Set up pixel tracking to capture user behavior, then create tailored ads. A travel agency might retarget users who browsed vacation packages with a limited-time offer. Dynamic ads, which pull in relevant products, work wonders for e-commerce; Shopify’s retargeting guide highlights their effectiveness. Keep frequency low to avoid annoyance—aim for 2-3 impressions per user. This strategy rebuilds connections, turning near-misses into sales with minimal extra spend.
Measuring and Adjusting With Analytics
Without solid metrics, optimizing ROI remains a guess. Many brands overlook analytics, leaving them blind to what’s working.
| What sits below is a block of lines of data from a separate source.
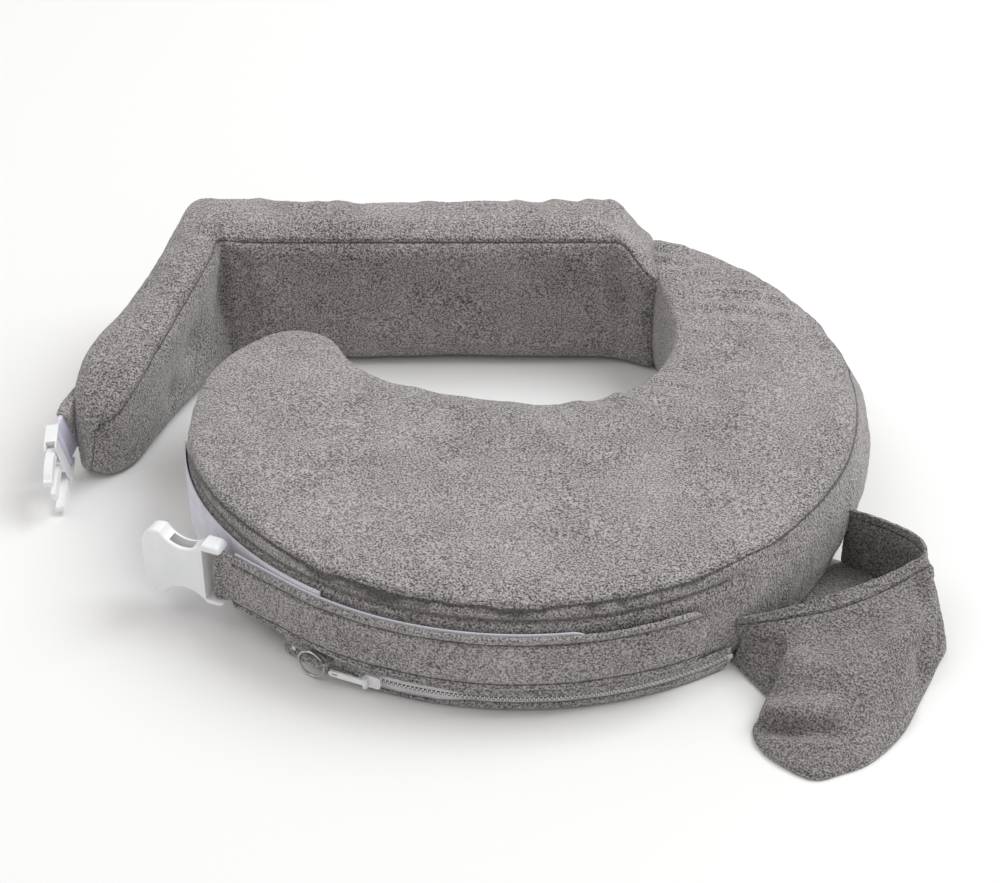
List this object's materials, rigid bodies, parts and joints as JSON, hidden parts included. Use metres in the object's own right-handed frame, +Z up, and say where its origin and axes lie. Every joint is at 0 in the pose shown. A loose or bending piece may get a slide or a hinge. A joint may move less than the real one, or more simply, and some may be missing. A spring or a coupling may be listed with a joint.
{
  "type": "nursing pillow",
  "caption": "Wrap-around nursing pillow: firm crescent, taller hinged backrest and wing, adjustable waist strap with side-release buckle, zipper and drink pocket.",
  "frame": {"origin": "middle of the bounding box at the surface the pillow stands on", "axes": "+Z up, +X from the buckle side to the pocket side along the backrest, +Y from the front strap to the backrest"},
  "size_m": [0.7014, 0.586, 0.13],
  "materials": {
    "terry": "matte",
    "foam": "matte",
    "woven_loop": "matte",
    "hook_tape": "matte",
    "webbing": "satin",
    "zipper_tape": "matte",
    "zipper_teeth": "satin",
    "buckle": "satin",
    "slider_metal": "gloss",
    "ring_steel": "polished"
  },
  "bodies": {
    "pillow": {"pillow_foam": "foam", "cover_top_panel": "terry", "cover_side_band": "terry", "cover_bottom_panel": "terry", "neck_fold_welt": "terry", "loop_panel": "woven_loop", "zipper_tape_upper": "zipper_tape", "zipper_tape_lower": "zipper_tape", "zipper_coil": "zipper_teeth", "zipper_stops": "zipper_teeth", "keeper_tab": "terry", "pocket_hem": "terry", "pocket_panel": "terry", "pocket_bottom": "terry"},
    "backrest": {"backrest_foam": "foam", "backrest_top_panel": "terry", "backrest_cover": "terry", "wing_fold_welt": "terry"},
    "wing": {"wing_foam": "foam", "wing_top_panel": "terry", "wing_cover": "terry", "rear_strap_cover": "terry", "rear_strap_webbing": "webbing"},
    "front_strap": {"strap_cover": "terry", "strap_hook_tape": "hook_tape", "strap_buckle_loop": "webbing"},
    "socket": {"buckle_socket": "buckle"},
    "plug": {"buckle_plug": "buckle"},
    "upper_arm": {"release_arm_upper": "buckle"},
    "lower_arm": {"release_arm_lower": "buckle"},
    "slider": {"zipper_slider": "slider_metal"},
    "pull": {"zipper_pull": "slider_metal"},
    "ring": {"keeper_ring": "ring_steel"}
  },
  "joints": [
    {"name": "backrest_fold", "type": "hinge", "parent": "pillow", "child": "backrest", "pos_m": [0.14463, 0.28997, 0], "axis": [0, 0, 1], "range_deg": [-100, 0]},
    {"name": "wing_fold", "type": "hinge", "parent": "backrest", "child": "wing", "pos_m": [-0.25987, 0.28997, 0], "axis": [0, 0, 1], "range_deg": [-73, 0]},
    {"name": "strap_adjust", "type": "hinge", "parent": "pillow", "child": "front_strap", "pos_m": [0.02713, 0.04712, 0], "axis": [0, 0, 1], "range_deg": [-12, 0]},
    {"name": "socket_swing", "type": "hinge", "parent": "front_strap", "child": "socket", "pos_m": [-0.19576, -0.12772, 0.048], "axis": [0, 0, 1], "range_deg": [-25, 25]},
    {"name": "plug_swing", "type": "hinge", "parent": "wing", "child": "plug", "pos_m": [-0.34304, 0.043, 0.03779], "axis": [-0.1034, -0.326, 0.9397], "range_deg": [-30, 25]},
    {"name": "upper_arm_press", "type": "hinge", "parent": "plug", "child": "upper_arm", "pos_m": [-0.34451, 0.02201, 0.0495], "axis": [0.9943, -0.0108, 0.1057], "range_deg": [0, 6], "stiffness_Nm_per_rad": 0.6},
    {"name": "lower_arm_press", "type": "hinge", "parent": "plug", "child": "lower_arm", "pos_m": [-0.34079, 0.03375, 0.01567], "axis": [-0.9943, 0.0108, -0.1057], "range_deg": [0, 6], "stiffness_Nm_per_rad": 0.6},
    {"name": "zipper_slide", "type": "hinge", "parent": "pillow", "child": "slider", "pos_m": [0.02713, 0.04712, 0], "axis": [0, 0, 1], "range_deg": [0, 45]},
    {"name": "pull_flip", "type": "hinge", "parent": "slider", "child": "pull", "pos_m": [-0.08546, -0.20661, 0.01], "axis": [0, 0, 1], "range_deg": [0, 90]},
    {"name": "ring_swing", "type": "hinge", "parent": "pillow", "child": "ring", "pos_m": [-0.11718, -0.194, 0.0185], "axis": [-0.8581, 0.5135, 0], "range_deg": [-20, 20]}
  ]
}
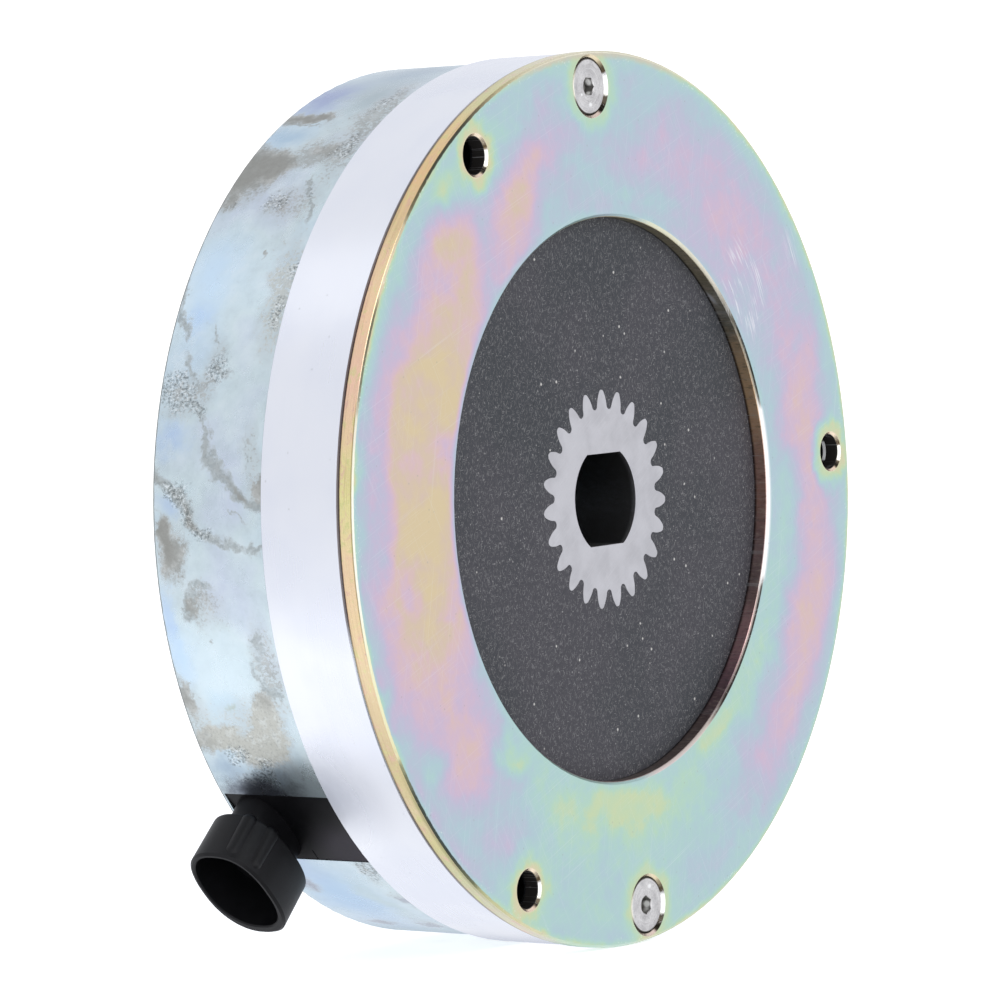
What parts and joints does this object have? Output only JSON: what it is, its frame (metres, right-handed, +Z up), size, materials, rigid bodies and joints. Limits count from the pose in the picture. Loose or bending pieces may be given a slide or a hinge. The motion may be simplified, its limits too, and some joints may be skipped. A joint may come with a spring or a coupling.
{
  "type": "motor brake",
  "caption": "Spring-applied, electrically released disc brake for a golf cart motor: round mounting plate, spacer ring, magnet body, splined hub and a plug-in connector socket.",
  "frame": {"origin": "centre of the bolt circle on the mounting plate's front face, where the brake's axis meets it", "axes": "Y is the brake's axis: -Y points out of the mounting face, towards the motor that it bolts to, and +Y into the brake. +Z is up as the brake stands in the picture. Seen from the front the mounting holes stand at 6.2, 126.2 and 246.2 degrees, the two screws at 96.2 and 276.2, and the connector at 225.5, counted from +X towards +Z."},
  "size_m": [0.16, 0.0448, 0.16],
  "materials": {
    "iridescent_zinc": "yellow passivated zinc, iridescent satin",
    "machined_aluminium": "fine turned",
    "clear_zinc": "clear passivated zinc with grey blotches",
    "nickel_steel": "nickel plated satin",
    "hub_steel": "ground satin",
    "friction_lining": "moulded fibre, matt",
    "disc_steel": "blanked",
    "armature_steel": "ground and nitrided",
    "shim_brass": "rolled",
    "pin_steel": "ground",
    "spring_steel": "phosphated",
    "cap_steel": "clear zinc",
    "bobbin_plastic": "glass-filled nylon",
    "enamelled_copper": "enamelled",
    "potting_resin": "cast resin",
    "lead_insulation": "insulation",
    "tinned_copper": "tinned",
    "seal_rubber": "moulded",
    "grommet_rubber": "moulded",
    "black_nylon": "satin moulded"
  },
  "bodies": {
    "housing": {"mounting_plate": "iridescent_zinc", "plate_screws": "nickel_steel", "spacer_ring": "machined_aluminium", "magnet_body": "clear_zinc", "bore_cap": "cap_steel", "guide_pins": "pin_steel", "pressure_springs": "spring_steel", "coil_bobbin": "bobbin_plastic", "coil_winding": "enamelled_copper", "coil_potting": "potting_resin", "lead_wires": "lead_insulation", "lead_splices": "tinned_copper", "wire_grommet": "grommet_rubber", "connector_seal": "seal_rubber", "connector_housing": "black_nylon", "terminal_pins": "tinned_copper"},
    "armature": {"armature_plate": "armature_steel", "residual_shim": "shim_brass"},
    "hub": {"splined_hub": "hub_steel"},
    "friction_disc": {"front_lining": "friction_lining", "disc_core": "disc_steel", "rear_lining": "friction_lining"}
  },
  "joints": [
    {"name": "hub_spin", "type": "hinge", "parent": "housing", "child": "hub", "pos_m": [0, 0.003, 0], "axis": [0, 1, 0], "continuous": true},
    {"name": "armature_release", "type": "slide", "parent": "housing", "child": "armature", "axis": [0, 1, 0], "range_m": [0, 0.0004], "stiffness_N_per_m": 51000, "springref_m": -0.0067, "deforming": ["pressure_springs"]},
    {"name": "disc_float", "type": "slide", "parent": "hub", "child": "friction_disc", "axis": [0, 1, 0], "range_m": [0, 0.0002]}
  ],
  "couplings": [
    {"joint": "disc_float", "follows": "armature_release", "ratio": 0.5}
  ]
}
We’ve helped clients set up custom dashboards in Google Analytics and platform insights, revealing that adjusting ad schedules based on peak engagement times lifted ROI by 12%. Tracking matters.
Focus on key performance indicators like cost-per-acquisition (CPA) and return on ad spend (ROAS). For instance, a beauty brand might find weekend posts perform better, shifting budget accordingly. Use A/B testing to refine elements like headlines or images. Our years in the field show brands that act on data consistently outpace competitors, building confidence in their paid social strategy.
Building Long-Term Success Through Consistency
Smart brands treat paid social as a marathon, not a sprint. We’ve witnessed the frustration of companies expecting overnight success, only to give up too soon. Consistent testing, learning, and adapting build a foundation for sustained ROI. It’s about patience and persistence, much like nurturing a garden to see it bloom.
Develop a content calendar to maintain presence across platforms, mixing promotional and educational posts. A fitness brand might share workout tips alongside product ads, fostering community and loyalty. Revisit strategies quarterly to stay aligned with trends. This steady approach not only improves financial returns but also creates a sense of belonging among your audience, knowing they can rely on your brand.